## Problem requirements
Begin with the first line of the listing and quote every line through the one containing "# +Z is up, the"; give only those lines.

## Data lines
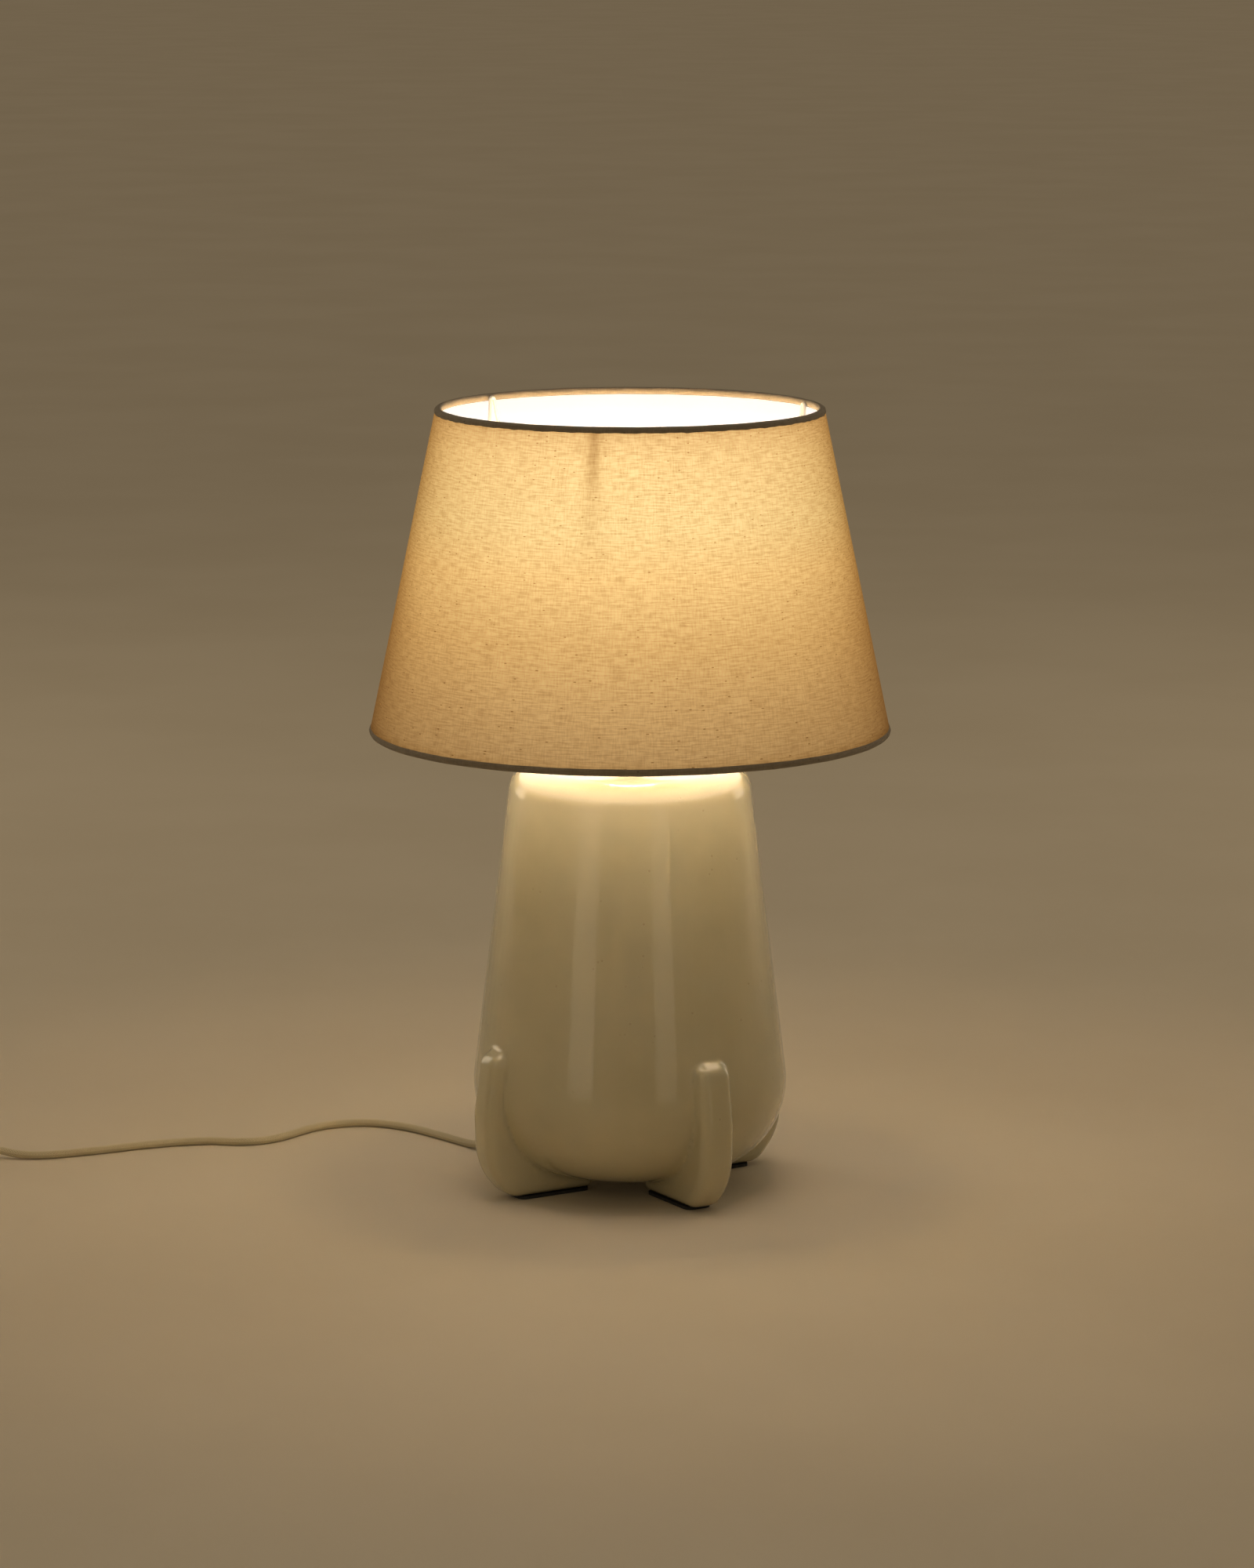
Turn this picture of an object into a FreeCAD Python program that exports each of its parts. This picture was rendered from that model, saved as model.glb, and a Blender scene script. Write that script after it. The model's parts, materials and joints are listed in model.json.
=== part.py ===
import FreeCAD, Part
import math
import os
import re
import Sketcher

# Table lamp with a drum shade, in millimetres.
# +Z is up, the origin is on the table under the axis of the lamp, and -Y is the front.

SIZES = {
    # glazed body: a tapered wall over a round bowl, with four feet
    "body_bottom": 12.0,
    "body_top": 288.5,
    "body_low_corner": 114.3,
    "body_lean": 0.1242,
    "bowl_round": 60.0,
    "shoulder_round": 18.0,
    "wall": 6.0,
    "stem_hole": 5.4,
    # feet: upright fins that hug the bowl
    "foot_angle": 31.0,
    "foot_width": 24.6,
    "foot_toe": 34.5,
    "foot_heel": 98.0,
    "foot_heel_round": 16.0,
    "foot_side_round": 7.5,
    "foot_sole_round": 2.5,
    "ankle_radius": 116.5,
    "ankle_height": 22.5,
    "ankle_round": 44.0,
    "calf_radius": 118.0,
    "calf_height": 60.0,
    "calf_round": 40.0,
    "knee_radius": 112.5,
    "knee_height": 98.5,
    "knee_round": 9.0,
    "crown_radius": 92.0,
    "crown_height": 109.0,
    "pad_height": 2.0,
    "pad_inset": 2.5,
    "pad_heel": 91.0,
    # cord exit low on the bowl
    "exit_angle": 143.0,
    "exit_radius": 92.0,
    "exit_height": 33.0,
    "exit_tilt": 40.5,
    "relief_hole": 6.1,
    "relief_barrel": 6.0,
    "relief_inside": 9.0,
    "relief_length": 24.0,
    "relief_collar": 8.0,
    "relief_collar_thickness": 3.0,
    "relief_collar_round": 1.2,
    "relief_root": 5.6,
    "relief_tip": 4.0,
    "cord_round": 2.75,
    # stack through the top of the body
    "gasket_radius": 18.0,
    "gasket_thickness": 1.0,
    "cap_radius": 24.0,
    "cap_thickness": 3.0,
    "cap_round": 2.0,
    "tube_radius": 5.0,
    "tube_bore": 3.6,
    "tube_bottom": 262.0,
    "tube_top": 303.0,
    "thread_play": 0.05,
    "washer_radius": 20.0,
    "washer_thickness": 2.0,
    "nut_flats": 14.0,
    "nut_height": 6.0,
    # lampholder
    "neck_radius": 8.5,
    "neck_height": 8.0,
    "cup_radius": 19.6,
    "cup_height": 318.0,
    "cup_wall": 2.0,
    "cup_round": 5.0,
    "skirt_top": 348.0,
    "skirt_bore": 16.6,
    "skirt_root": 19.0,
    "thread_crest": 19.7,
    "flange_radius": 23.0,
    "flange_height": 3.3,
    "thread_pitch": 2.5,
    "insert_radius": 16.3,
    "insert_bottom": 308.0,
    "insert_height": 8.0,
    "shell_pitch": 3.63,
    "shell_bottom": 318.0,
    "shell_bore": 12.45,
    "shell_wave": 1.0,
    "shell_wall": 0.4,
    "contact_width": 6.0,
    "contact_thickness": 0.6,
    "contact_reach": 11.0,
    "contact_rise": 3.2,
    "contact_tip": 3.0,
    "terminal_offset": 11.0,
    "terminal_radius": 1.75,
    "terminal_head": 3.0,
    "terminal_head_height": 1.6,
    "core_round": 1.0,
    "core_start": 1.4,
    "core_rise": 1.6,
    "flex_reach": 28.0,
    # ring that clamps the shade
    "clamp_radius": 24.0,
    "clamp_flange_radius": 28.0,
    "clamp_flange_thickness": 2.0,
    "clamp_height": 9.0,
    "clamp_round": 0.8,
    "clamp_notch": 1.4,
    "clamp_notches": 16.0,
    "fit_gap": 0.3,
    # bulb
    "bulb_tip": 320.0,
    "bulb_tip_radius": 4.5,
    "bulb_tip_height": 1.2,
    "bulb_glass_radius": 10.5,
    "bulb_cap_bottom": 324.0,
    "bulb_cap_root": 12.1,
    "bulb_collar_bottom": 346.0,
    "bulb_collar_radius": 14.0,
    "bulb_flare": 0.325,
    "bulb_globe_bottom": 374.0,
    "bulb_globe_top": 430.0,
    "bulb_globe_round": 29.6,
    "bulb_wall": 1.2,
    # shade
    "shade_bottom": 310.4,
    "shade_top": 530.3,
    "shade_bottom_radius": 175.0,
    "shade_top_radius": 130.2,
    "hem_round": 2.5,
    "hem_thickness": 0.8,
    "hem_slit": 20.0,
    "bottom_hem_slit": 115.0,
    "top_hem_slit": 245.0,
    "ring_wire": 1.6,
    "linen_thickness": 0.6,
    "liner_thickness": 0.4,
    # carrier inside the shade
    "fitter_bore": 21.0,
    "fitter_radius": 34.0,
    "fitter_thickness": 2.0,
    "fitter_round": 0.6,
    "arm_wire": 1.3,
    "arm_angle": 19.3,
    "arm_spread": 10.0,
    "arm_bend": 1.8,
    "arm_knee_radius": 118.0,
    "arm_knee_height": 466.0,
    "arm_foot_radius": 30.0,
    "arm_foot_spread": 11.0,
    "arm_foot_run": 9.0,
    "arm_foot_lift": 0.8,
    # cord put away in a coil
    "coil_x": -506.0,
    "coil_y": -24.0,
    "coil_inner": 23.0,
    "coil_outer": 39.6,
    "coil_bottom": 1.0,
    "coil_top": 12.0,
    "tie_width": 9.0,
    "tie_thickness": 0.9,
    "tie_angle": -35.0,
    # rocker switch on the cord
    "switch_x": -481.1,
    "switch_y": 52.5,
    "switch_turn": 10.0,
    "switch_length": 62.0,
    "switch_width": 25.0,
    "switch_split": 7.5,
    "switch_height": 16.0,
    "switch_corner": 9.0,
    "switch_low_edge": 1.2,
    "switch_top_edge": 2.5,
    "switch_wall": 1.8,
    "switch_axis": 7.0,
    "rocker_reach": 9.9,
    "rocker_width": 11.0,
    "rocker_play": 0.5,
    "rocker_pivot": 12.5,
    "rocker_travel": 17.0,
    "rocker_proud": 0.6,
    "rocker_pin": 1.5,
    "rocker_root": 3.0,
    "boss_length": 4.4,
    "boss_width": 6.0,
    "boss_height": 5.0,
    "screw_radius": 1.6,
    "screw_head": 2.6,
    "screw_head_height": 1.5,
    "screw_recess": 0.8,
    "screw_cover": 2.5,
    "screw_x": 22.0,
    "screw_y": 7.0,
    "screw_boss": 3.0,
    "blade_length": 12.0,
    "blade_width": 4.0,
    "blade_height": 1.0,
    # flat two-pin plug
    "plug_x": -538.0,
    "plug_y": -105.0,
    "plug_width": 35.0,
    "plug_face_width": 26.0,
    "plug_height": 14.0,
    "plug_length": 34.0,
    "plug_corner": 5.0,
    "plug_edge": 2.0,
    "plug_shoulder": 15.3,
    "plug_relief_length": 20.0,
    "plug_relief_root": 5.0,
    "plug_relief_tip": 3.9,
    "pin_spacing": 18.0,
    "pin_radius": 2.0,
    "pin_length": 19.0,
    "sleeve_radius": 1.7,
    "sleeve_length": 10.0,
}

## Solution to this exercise
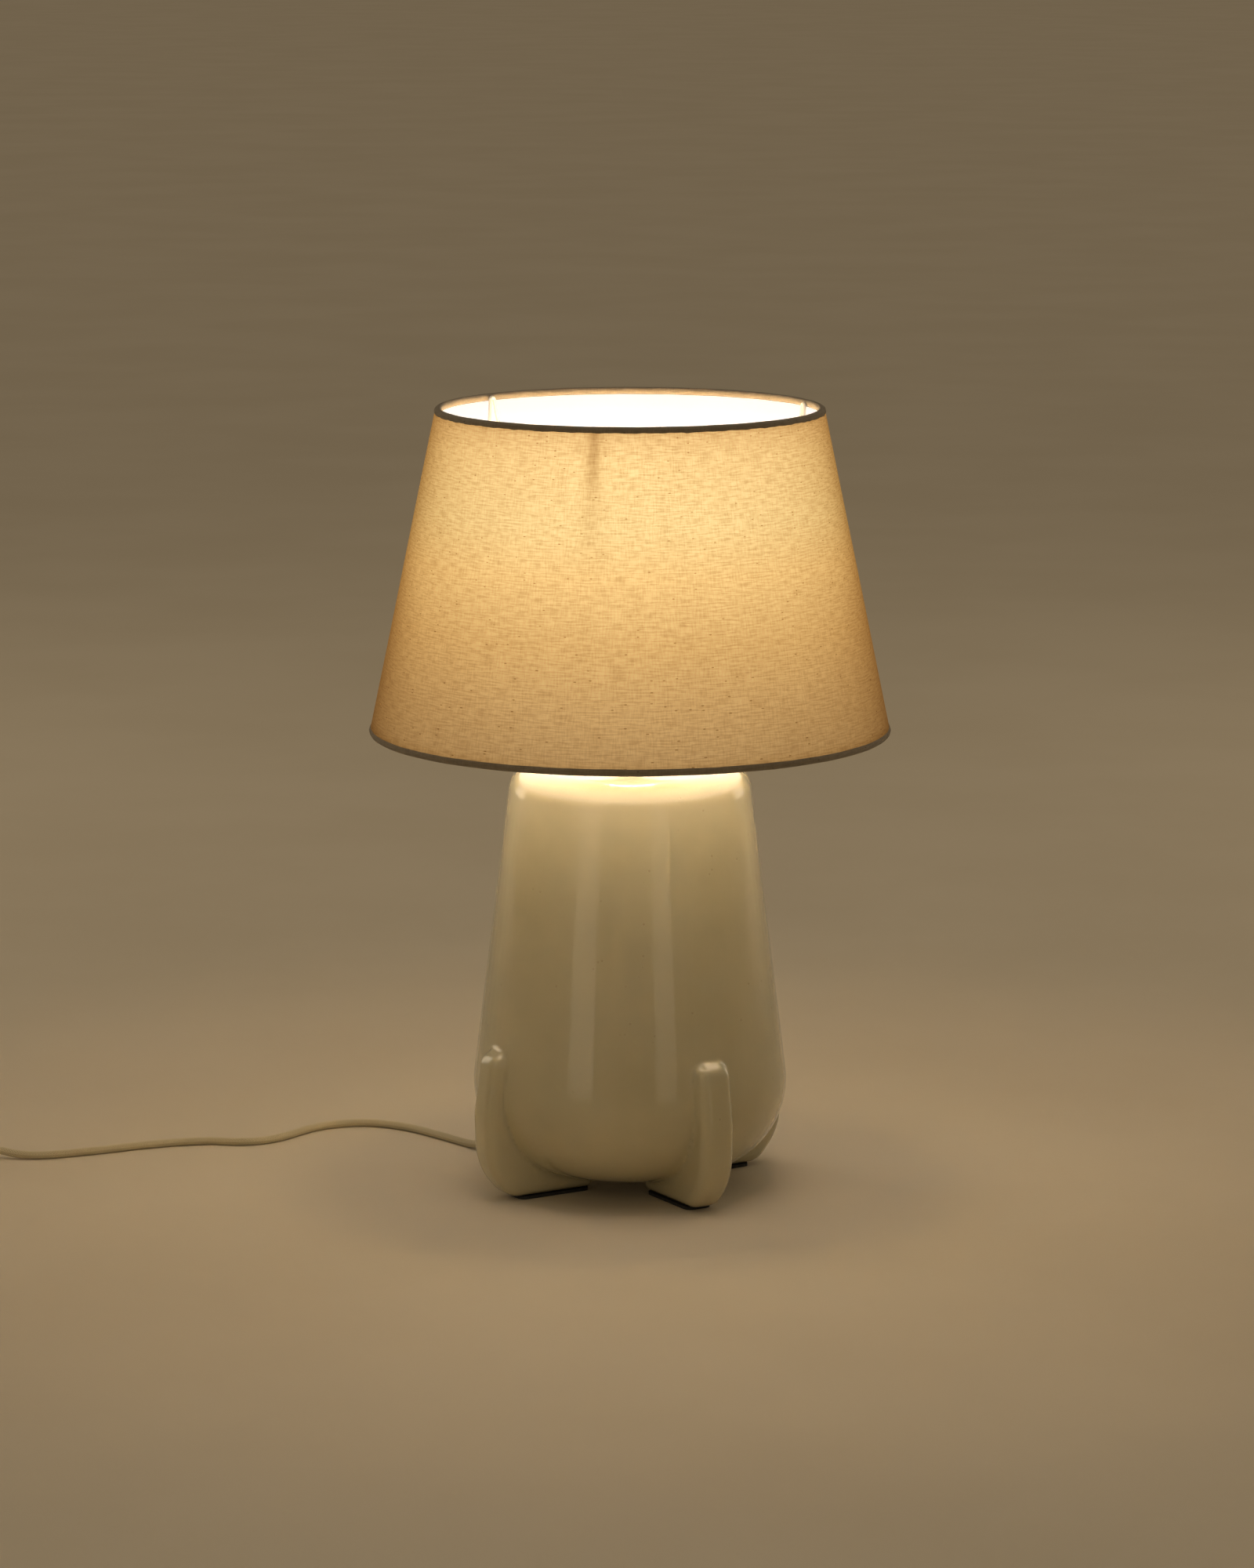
Turn this picture of an object into a FreeCAD Python program that exports each of its parts. This picture was rendered from that model, saved as model.glb, and a Blender scene script. Write that script after it. The model's parts, materials and joints are listed in model.json.
=== part.py ===
import FreeCAD, Part
import math
import os
import re
import Sketcher

# Table lamp with a drum shade, in millimetres.
# +Z is up, the origin is on the table under the axis of the lamp, and -Y is the front.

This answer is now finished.